Show all lines of the listing that hold the word "part".

::::::::::

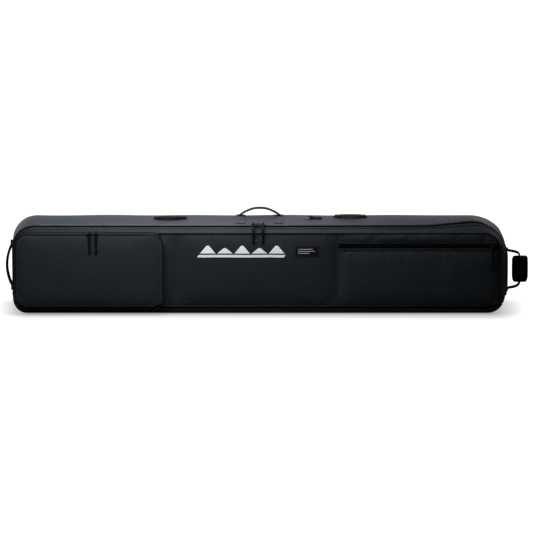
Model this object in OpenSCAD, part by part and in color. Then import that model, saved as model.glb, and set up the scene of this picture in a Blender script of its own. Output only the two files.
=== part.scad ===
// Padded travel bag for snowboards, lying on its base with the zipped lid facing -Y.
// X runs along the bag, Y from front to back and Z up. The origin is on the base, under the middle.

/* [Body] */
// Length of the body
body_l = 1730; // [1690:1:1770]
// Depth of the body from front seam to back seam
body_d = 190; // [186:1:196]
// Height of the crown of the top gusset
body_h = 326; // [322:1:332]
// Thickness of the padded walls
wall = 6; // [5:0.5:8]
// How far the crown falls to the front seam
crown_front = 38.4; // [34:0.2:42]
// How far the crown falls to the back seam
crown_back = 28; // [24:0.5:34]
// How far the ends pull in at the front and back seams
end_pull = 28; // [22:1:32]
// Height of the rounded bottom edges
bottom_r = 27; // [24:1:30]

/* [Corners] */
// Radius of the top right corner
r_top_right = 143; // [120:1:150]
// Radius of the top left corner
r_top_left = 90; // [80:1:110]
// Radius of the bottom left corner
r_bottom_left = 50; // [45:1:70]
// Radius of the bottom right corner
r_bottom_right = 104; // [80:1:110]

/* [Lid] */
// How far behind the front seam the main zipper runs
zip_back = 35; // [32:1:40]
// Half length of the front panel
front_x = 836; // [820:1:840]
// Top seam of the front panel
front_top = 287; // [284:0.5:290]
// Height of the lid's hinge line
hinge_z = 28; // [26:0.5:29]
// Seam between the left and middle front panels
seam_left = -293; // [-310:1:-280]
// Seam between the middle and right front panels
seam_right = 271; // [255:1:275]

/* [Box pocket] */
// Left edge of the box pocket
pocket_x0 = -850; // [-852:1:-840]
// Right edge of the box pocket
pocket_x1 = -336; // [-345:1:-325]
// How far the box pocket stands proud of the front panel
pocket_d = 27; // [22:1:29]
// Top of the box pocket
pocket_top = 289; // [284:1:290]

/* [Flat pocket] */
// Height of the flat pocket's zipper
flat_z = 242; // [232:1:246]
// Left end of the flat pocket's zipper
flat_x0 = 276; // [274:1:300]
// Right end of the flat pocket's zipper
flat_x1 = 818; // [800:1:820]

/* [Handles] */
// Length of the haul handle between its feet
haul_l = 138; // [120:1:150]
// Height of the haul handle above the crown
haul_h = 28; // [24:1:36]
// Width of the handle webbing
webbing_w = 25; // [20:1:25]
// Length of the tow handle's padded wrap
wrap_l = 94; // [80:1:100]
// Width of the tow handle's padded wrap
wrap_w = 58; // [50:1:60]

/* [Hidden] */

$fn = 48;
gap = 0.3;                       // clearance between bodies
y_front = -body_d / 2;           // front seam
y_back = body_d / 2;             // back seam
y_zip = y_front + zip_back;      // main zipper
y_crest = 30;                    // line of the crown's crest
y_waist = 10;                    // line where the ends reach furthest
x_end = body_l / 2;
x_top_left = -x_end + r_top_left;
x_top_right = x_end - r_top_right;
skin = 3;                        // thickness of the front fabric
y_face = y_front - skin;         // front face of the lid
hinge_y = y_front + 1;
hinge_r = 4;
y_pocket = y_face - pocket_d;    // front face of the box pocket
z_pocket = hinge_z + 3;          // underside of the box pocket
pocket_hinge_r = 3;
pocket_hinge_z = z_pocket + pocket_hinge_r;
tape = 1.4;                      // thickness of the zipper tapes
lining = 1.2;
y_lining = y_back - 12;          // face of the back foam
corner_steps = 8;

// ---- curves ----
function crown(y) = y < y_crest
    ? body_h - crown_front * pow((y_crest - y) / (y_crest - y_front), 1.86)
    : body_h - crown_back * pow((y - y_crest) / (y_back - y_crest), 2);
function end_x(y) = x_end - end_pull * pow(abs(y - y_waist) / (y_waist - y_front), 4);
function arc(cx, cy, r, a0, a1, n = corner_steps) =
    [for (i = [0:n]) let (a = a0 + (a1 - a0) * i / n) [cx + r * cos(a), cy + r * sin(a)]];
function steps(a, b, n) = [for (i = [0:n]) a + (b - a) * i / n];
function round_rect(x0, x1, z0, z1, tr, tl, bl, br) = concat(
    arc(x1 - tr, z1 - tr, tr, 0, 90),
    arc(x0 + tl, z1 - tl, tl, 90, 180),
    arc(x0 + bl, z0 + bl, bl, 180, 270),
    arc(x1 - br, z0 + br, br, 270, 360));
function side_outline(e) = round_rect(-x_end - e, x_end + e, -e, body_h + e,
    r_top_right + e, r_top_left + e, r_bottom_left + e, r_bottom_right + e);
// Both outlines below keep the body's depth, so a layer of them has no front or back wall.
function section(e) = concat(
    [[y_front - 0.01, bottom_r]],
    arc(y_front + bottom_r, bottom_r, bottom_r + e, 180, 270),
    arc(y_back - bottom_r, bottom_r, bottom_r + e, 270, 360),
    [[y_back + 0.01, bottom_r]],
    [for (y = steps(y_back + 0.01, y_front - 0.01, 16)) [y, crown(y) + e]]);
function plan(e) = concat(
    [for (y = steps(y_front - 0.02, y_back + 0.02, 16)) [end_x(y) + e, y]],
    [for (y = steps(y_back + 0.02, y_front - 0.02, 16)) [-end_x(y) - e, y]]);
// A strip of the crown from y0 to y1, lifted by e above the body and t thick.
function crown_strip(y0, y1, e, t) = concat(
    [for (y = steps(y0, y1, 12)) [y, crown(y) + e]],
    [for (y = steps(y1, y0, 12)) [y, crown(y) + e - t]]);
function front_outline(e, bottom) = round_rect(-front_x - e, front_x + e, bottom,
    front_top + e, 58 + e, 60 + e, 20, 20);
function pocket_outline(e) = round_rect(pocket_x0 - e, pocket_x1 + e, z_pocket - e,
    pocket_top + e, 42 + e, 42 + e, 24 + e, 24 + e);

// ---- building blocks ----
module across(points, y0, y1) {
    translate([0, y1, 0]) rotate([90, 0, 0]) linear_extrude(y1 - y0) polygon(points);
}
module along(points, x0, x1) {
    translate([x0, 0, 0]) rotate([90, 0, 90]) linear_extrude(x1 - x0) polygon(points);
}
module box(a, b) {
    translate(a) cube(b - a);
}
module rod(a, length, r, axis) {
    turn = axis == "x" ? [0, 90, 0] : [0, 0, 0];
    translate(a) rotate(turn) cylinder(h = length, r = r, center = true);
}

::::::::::

| Task answer |
Model this object in OpenSCAD, part by part and in color. Then import that model, saved as model.glb, and set up the scene of this picture in a Blender script of its own. Output only the two files.
=== part.scad ===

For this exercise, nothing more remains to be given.